Everything from the first line to the line containing "return loft(faces, ruled=True)" is to be repeated exactly; nothing past it.

┏━━

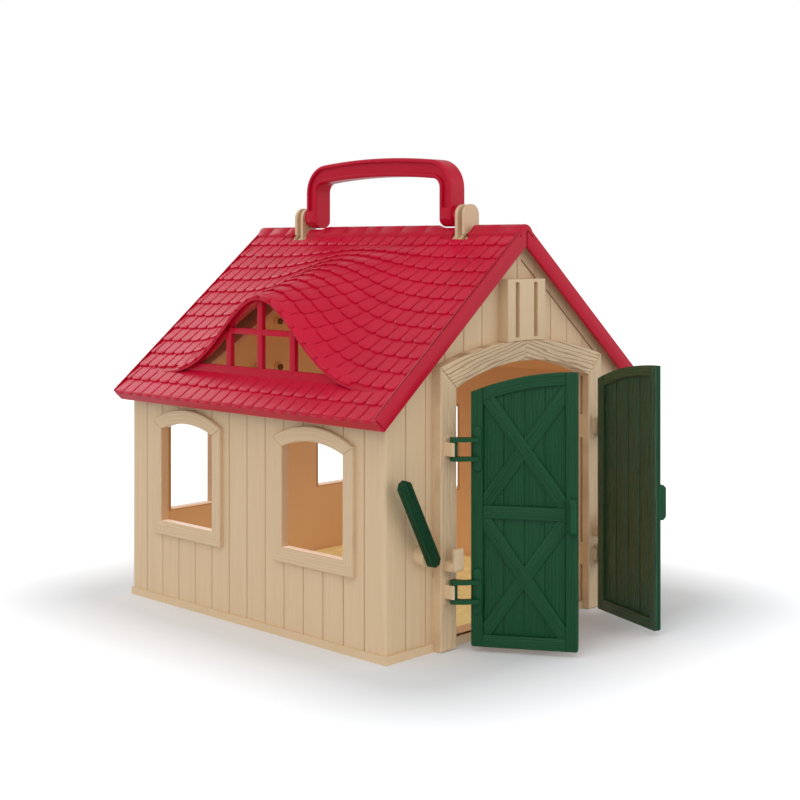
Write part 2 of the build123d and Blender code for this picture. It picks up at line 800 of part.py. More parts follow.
# Carrying handle: an arched bar on two legs, rounded about the ridge pivot
def handle_points(reach, top_z, corner):
    """Outline of the bar and legs in Y and Z: rounded corners under a shallow arch."""
    sweep = (handle_outer ** 2 + handle_crown ** 2) / (2 * handle_crown)
    lean = math.asin((reach - corner) / sweep)
    join_y = reach - corner * (1 - math.sin(lean))
    join_z = top_z - sweep + math.sqrt(sweep ** 2 - join_y ** 2)
    side = [(reach, pivot_z - leg_radius - 2)]
    for index in range(4):
        turn = (math.pi / 2 - lean) * index / 3
        side.append((reach - corner * (1 - math.cos(turn)), join_z - corner * (math.cos(lean) - math.sin(turn))))
    for index in range(1, 4):
        y = join_y * (1 - index / 4)
        side.append((y, top_z - sweep + math.sqrt(sweep ** 2 - y ** 2)))
    mirrored = [(-y, z) for y, z in side[::-1]]
    return [(handle_y + y, z) for y, z in side + [(0, top_z)] + mirrored]


def handle_face(x, reach, top_z, corner):
    points = handle_points(reach, top_z, corner)
    return make_face(Polyline([(x, y, z) for y, z in points], close=True))


def bevelled(reach, top_z, corner, inset):
    """Bar outline pushed across the full width, with its edges bevelled in or out."""
    flat = leg_radius - handle_chamfer
    faces = []
    for x, change in ((-leg_radius, inset), (-flat, 0), (flat, 0), (leg_radius, inset)):
        faces.append(handle_face(x, reach - change, top_z - change, corner - change))
    return loft(faces, ruled=True)


inner_top_z = handle_top_z - handle_bar
handle_grip = bevelled(handle_outer, handle_top_z, handle_corner, handle_chamfer)
handle_grip -= bevelled(handle_inner, inner_top_z, handle_inner_corner, -handle_chamfer)
stadium = [(leg_radius, handle_top_z + 1), (-leg_radius, handle_top_z + 1)]
for index in range(13):
    turn = math.radians(180 + 15 * index)
    stadium.append((leg_radius * math.cos(turn), pivot_z + leg_radius * math.sin(turn)))
handle_grip = handle_grip & slab_xz(stadium, handle_y - handle_outer - 1, handle_y + handle_outer + 1)
groove_outer = (handle_outer - channel_rim, handle_top_z - channel_rim, handle_corner - channel_rim)
groove_inner = (handle_inner + channel_rim, inner_top_z + channel_rim, handle_inner_corner + channel_rim)
for sign in (-1, 1):
    channel = extrude(handle_face(sign * (leg_radius + 1), *groove_outer), amount=channel_depth + 1, dir=(-sign, 0, 0))
    channel -= extrude(handle_face(sign * (leg_radius + 2), *groove_inner), amount=2 * channel_depth + 4, dir=(-sign, 0, 0))
    channel -= block(
        -beyond, beyond, handle_y - handle_outer, handle_y + handle_outer, pivot_z - beyond, pivot_z + channel_foot,
    )
    handle_grip -= channel
pins = []
for y_sign in (-1, 1):
    y_a = handle_y + y_sign * handle_outer
    y_b = handle_y + y_sign * (handle_outer + hub_length)
    handle_grip += prism_y(0, pivot_z, hub_radius, min(y_a, y_b), max(y_a, y_b), 24)
    y_c = handle_y + y_sign * (handle_outer - 7)
    y_d = handle_y + y_sign * (handle_outer + hub_length + 1)
    handle_grip -= rod_y(0, pivot_z, pin_radius, min(y_c, y_d), max(y_c, y_d))
    y_e = handle_y + y_sign * (outer_end - 1.1)
    pins.append(rod_y(0, pivot_z, pin_radius, min(y_c, y_e), max(y_c, y_e)))


# Doors, drawn closed for the left side and mirrored for the right
leaf_low = -pin_x + leaf_edge
leaf_high = leaf_low + leaf_width
leaf_front = pin_y + leaf_face
leaf_back = leaf_front + leaf_thickness


def leaf_outline(inset_side, inset_low, inset_top):
    """Closed leaf outline, straight sides under a shared arch."""
    low = leaf_low + inset_side
    high = leaf_high - inset_side
    radius = ((-leaf_low) ** 2 + (leaf_peak_z - leaf_spring_z) ** 2) / (2 * (leaf_peak_z - leaf_spring_z))
    centre_z = leaf_peak_z - radius
    radius -= inset_top

    def arc_z(x):
        return centre_z + math.sqrt(radius ** 2 - x ** 2)

    middle = (low + high) / 2
    bottom = leaf_bottom_z + inset_low
    edges = [
        Line((low, bottom), (high, bottom)),
        Line((high, bottom), (high, arc_z(high))),
        ThreePointArc((high, arc_z(high)), (middle, arc_z(middle)), (low, arc_z(low))),
        Line((low, arc_z(low)), (low, bottom)),
    ]
    return make_face(Curve() + edges)


def leaf_slab(face, y_low, y_high):
    return extrude(Pos(0, y_high, 0) * (front_plane * face), amount=y_high - y_low, dir=(0, -1, 0))


def door_leaf():
    leaf = leaf_slab(leaf_outline(0, 0, 0), leaf_front, leaf_back)
    field = leaf_outline(stile_width, rail_width, rail_width)
    left_x = leaf_low + stile_width
    right_x = leaf_high - stile_width
    low_z = leaf_bottom_z + rail_width
    top_z = leaf_spring_z - rail_width + 2
    mid_low = mid_rail_z - rail_width / 2
    mid_high = mid_rail_z + rail_width / 2
    deep = leaf_slab(field, leaf_front - 1, leaf_front + relief_depth + groove_depth)
    deep -= block(left_x - 9, right_x + 9, leaf_front - 3, leaf_back, mid_low, mid_high)
    for low, high in ((low_z, mid_low), (mid_high, top_z)):
        for start, end in (((left_x, low), (right_x, high)), ((left_x, high), (right_x, low))):
            run = math.atan2(end[1] - start[1], end[0] - start[0])
            length = math.hypot(end[1] - start[1], end[0] - start[0]) + 12
            middle = ((start[0] + end[0]) / 2, leaf_front, (start[1] + end[1]) / 2)
            strip = Pos(*middle) * Rot(0, -math.degrees(run), 0) * Box(length, 8, brace_width)
            deep -= strip
    leaf -= deep & block(left_x - 9, right_x + 9, leaf_front - 3, leaf_front + relief_depth, 0, leaf_peak_z)
    pocket = leaf_outline(inner_rim, inner_rim + 1.6, inner_rim + 0.6)
    leaf -= leaf_slab(pocket, leaf_back - relief_depth, leaf_back + 1)
    for index in range(seam_count):
        x = seam_start + index * seam_pitch - pin_x
        low_x = x - groove_width / 2
        high_x = x + groove_width / 2
        leaf -= block(
            low_x, high_x, leaf_back - relief_depth - groove_depth, leaf_back, low_z, leaf_spring_z - rail_width,
        )
        leaf -= deep & block(low_x, high_x, leaf_front - 3, leaf_back, low_z, leaf_peak_z)
    return leaf


def hinge_bracket(height):
    """Strap on the door face with two arms and the pin between them."""
    strap_x = leaf_low + 1.6
    strap = block(
        strap_x, strap_x + strap_width, leaf_front - strap_thickness, leaf_front,
        height - strap_height / 2, height + strap_height / 2,
    )
    strap = chamfer(strap.edges().filter_by(Axis.Y), 1.4)
    arm_gap = clip_height / 2 + arm_end_gap
    for sign in (-1, 1):
        z_a = height + sign * arm_gap
        z_b = height + sign * (arm_gap + arm_thickness)
        low = min(z_a, z_b)
        high = max(z_a, z_b)
        strap += prism_z(-pin_x, pin_y, arm_radius, low, high)
        strap += block(
            -pin_x, strap_x + strap_width - 0.6, pin_y - hinge_pin_radius, leaf_front - arm_back_gap, low, high,
        )
    strap += rod_z(-pin_x, pin_y, hinge_pin_radius, height - arm_gap - 1, height + arm_gap + 1)
    return strap


def door_pull():
    centre_x = leaf_high - 2.6
    pull = block(
        centre_x - pull_width / 2, centre_x + pull_width / 2, leaf_front - pull_depth, leaf_front,
        pull_z - pull_height / 2, pull_z + pull_height / 2,
    )
    pull = chamfer(pull.edges().filter_by(Axis.X).group_by(Axis.Y)[0], 2.6)
    return chamfer(pull.edges().filter_by(Axis.Z).group_by(Axis.Y)[0], 0.9)


def place_door(shape, side):
    """Turn a closed left side piece, or its mirror image, about its own hinge."""
    if side < 0:
        return Pos(-pin_x, pin_y, 0) * Rot(0, 0, -left_open_angle) * Pos(pin_x, -pin_y, 0) * shape
    flipped = mirror_x(shape)
    return Pos(pin_x, pin_y, 0) * Rot(0, 0, right_open_angle) * Pos(-pin_x, -pin_y, 0) * flipped


closed_leaf = door_leaf()
closed_brackets = [hinge_bracket(height) for height in hinge_heights]
closed_pull = door_pull()


# Latch bars, drawn pointing along X from the left pivot and then turned up
def latch_bar(side):
    front = latch_back_y - latch_thickness
    outline = [
        (-latch_half + latch_clip, -latch_half), (latch_length - latch_clip, -latch_half),
        (latch_length, -latch_half + latch_clip), (latch_length, latch_half - latch_clip),
        (latch_length - latch_clip, latch_half), (-latch_half + latch_clip, latch_half),
        (-latch_half, latch_half - latch_clip), (-latch_half, -latch_half + latch_clip),
    ]
    body = slab_xz(outline, front, latch_back_y)
    ends = body.faces().sort_by(Axis.Y)[0]
    body = chamfer(ends.edges(), 1.2)
    body += rod_y(0, 0, stub_radius, latch_back_y, front_y + 1.0)
    body = Rot(0, -latch_angle, 0) * body
    if side > 0:
        body = mirror_x(body)
    return Pos(side * latch_x, 0, latch_z) * body


latch_bar_left = latch_bar(-1)
latch_bar_right = latch_bar(1)


def gather(shapes):
    return Compound(children=[shape for item in shapes for shape in item.solids()])


nodes = {
    "floor_pan": floor_pan,
    "straw_floor": straw_floor,
    "left_wall": left_wall,
    "right_wall": right_wall,
    "front_gable": front_gable,
    "back_gable": back_gable,
    "back_gable_screws": gather(back_screws),
    "door_frame": door_frame,
    "window_frame_left_front": side_window(-1, side_window_front_y),
    "window_frame_left_rear": side_window(-1, side_window_rear_y),
    "window_frame_right_front": side_window(1, side_window_front_y),
    "window_frame_right_rear": side_window(1, side_window_rear_y),
    "window_frame_back_left": back_window(-back_window_x),
    "window_frame_back_right": back_window(back_window_x),
    "roof_left_shell": roof_left_shell,
    "roof_left_liner": roof_left_liner,
    "roof_left_screws": gather(left_screws),
    "dormer_window": dormer_window,
    "roof_right_shell": roof_right_shell,
    "roof_right_liner": roof_right_liner,
    "roof_right_screws": gather(right_screws),
    "handle_grip": handle_grip,
    "handle_pins": gather(pins),
    "door_left_leaf": place_door(closed_leaf, -1),
    "door_left_hinge_brackets": gather([place_door(item, -1) for item in closed_brackets]),
    "door_left_pull": place_door(closed_pull, -1),
    "door_right_leaf": place_door(closed_leaf, 1),
    "door_right_hinge_brackets": gather([place_door(item, 1) for item in closed_brackets]),
    "door_right_pull": place_door(closed_pull, 1),
    "latch_bar_left": latch_bar_left,
    "latch_bar_right": latch_bar_right,
}
for name, shape in nodes.items():
    export_step(shape, f"parts/{name}.step")
    box = shape.bounding_box()
    print(name, len(shape.solids()), [round(v, 1) for v in (*box.min, *box.max)])
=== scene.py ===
import math
import random

import bmesh
import bpy
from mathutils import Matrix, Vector


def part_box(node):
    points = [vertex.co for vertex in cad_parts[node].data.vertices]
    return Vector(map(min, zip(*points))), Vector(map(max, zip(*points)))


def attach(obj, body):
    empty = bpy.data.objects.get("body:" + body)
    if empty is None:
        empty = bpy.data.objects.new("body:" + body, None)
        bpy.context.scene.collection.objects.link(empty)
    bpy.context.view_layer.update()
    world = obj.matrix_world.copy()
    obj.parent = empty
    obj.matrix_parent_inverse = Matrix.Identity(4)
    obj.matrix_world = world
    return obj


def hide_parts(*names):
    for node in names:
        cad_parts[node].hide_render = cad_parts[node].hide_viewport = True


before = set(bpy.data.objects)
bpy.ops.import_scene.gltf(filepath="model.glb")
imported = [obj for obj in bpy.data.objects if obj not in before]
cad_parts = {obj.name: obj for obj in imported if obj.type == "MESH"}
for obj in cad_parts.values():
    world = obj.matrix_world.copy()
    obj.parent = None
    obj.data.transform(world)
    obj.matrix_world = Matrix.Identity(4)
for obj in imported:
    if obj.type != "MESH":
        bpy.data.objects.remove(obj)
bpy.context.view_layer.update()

# Every size below is in mm, and one factor turns it into metres where Blender takes it
MM = 0.001

# House body
WALL_X = 121.0
FRONT_Y = -125.0
BACK_Y = 125.0
WALL = 3.0
PAN_Z = 5.0
INSIDE_X = 119.5
INSIDE_Y = 123.5
INSIDE_TOP = 246.0
GROOVE_REACH = (120.0, 118.0)

# Windows
WINDOW_HALF = 27.7
BACK_WINDOW_HALF = 18.7
WINDOW_SILL = 56.5
WINDOW_SPRING = 119.6
WINDOW_PEAK = 125.0
WINDOW_RIM = 8.6
WINDOW_FOOT = 47.2
WINDOW_SHOULDER = 125.0
WINDOW_TOP = 134.2
WINDOW_PROUD = 3.0
SLEEVE = 1.8
SILL_PROUD = 0.25
LINING_GAP = 0.15
SIDE_WINDOW_Y = (-64.6, 60.5)
BACK_WINDOW_X = 71.5

# Doorway
DOOR_HALF = 66.2
DOOR_SPRING = 158.3
DOOR_PEAK = 171.3
FRAME_HALF = 80.3
FRAME_SPRING = 171.5
FRAME_PEAK = 184.5
FRAME_PROUD = 7.5
FRAME_FOOT = 0.3
REVEAL_SLOTS = ((4.3, 29.9), (44.7, 115.4), (130.9, 157.0))
DOOR_SLEEVE = 3.9
SLOT_WIDTH = 2.1
SLOT_DEPTH = 3.0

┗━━

:: RESPONSE TO THE EXERCISE ::
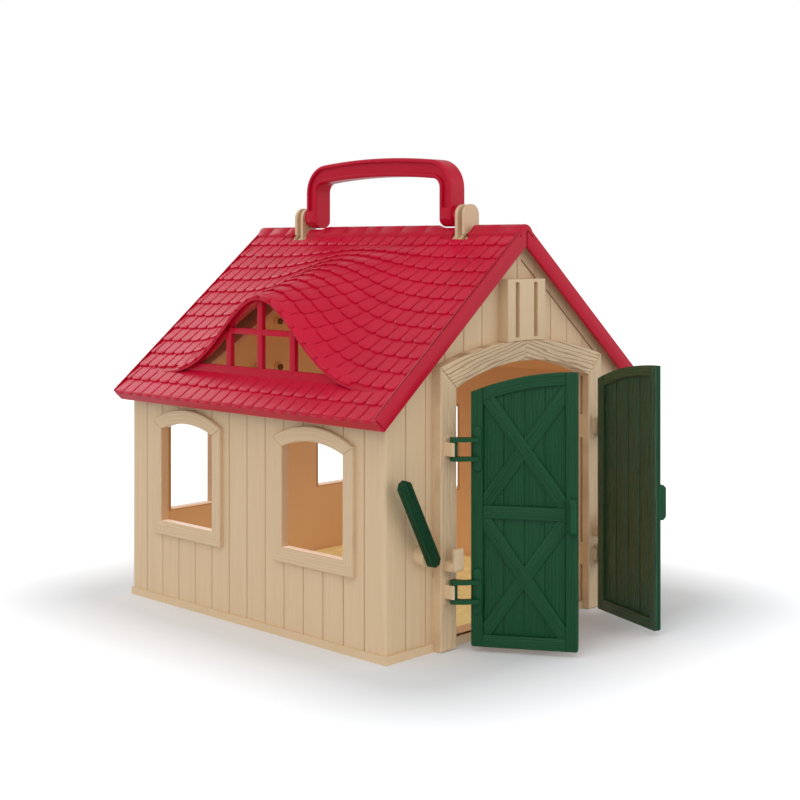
Write part 2 of the build123d and Blender code for this picture. It picks up at line 800 of part.py. More parts follow.
# Carrying handle: an arched bar on two legs, rounded about the ridge pivot
def handle_points(reach, top_z, corner):
    """Outline of the bar and legs in Y and Z: rounded corners under a shallow arch."""
    sweep = (handle_outer ** 2 + handle_crown ** 2) / (2 * handle_crown)
    lean = math.asin((reach - corner) / sweep)
    join_y = reach - corner * (1 - math.sin(lean))
    join_z = top_z - sweep + math.sqrt(sweep ** 2 - join_y ** 2)
    side = [(reach, pivot_z - leg_radius - 2)]
    for index in range(4):
        turn = (math.pi / 2 - lean) * index / 3
        side.append((reach - corner * (1 - math.cos(turn)), join_z - corner * (math.cos(lean) - math.sin(turn))))
    for index in range(1, 4):
        y = join_y * (1 - index / 4)
        side.append((y, top_z - sweep + math.sqrt(sweep ** 2 - y ** 2)))
    mirrored = [(-y, z) for y, z in side[::-1]]
    return [(handle_y + y, z) for y, z in side + [(0, top_z)] + mirrored]


def handle_face(x, reach, top_z, corner):
    points = handle_points(reach, top_z, corner)
    return make_face(Polyline([(x, y, z) for y, z in points], close=True))


def bevelled(reach, top_z, corner, inset):
    """Bar outline pushed across the full width, with its edges bevelled in or out."""
    flat = leg_radius - handle_chamfer
    faces = []
    for x, change in ((-leg_radius, inset), (-flat, 0), (flat, 0), (leg_radius, inset)):
        faces.append(handle_face(x, reach - change, top_z - change, corner - change))
    return loft(faces, ruled=True)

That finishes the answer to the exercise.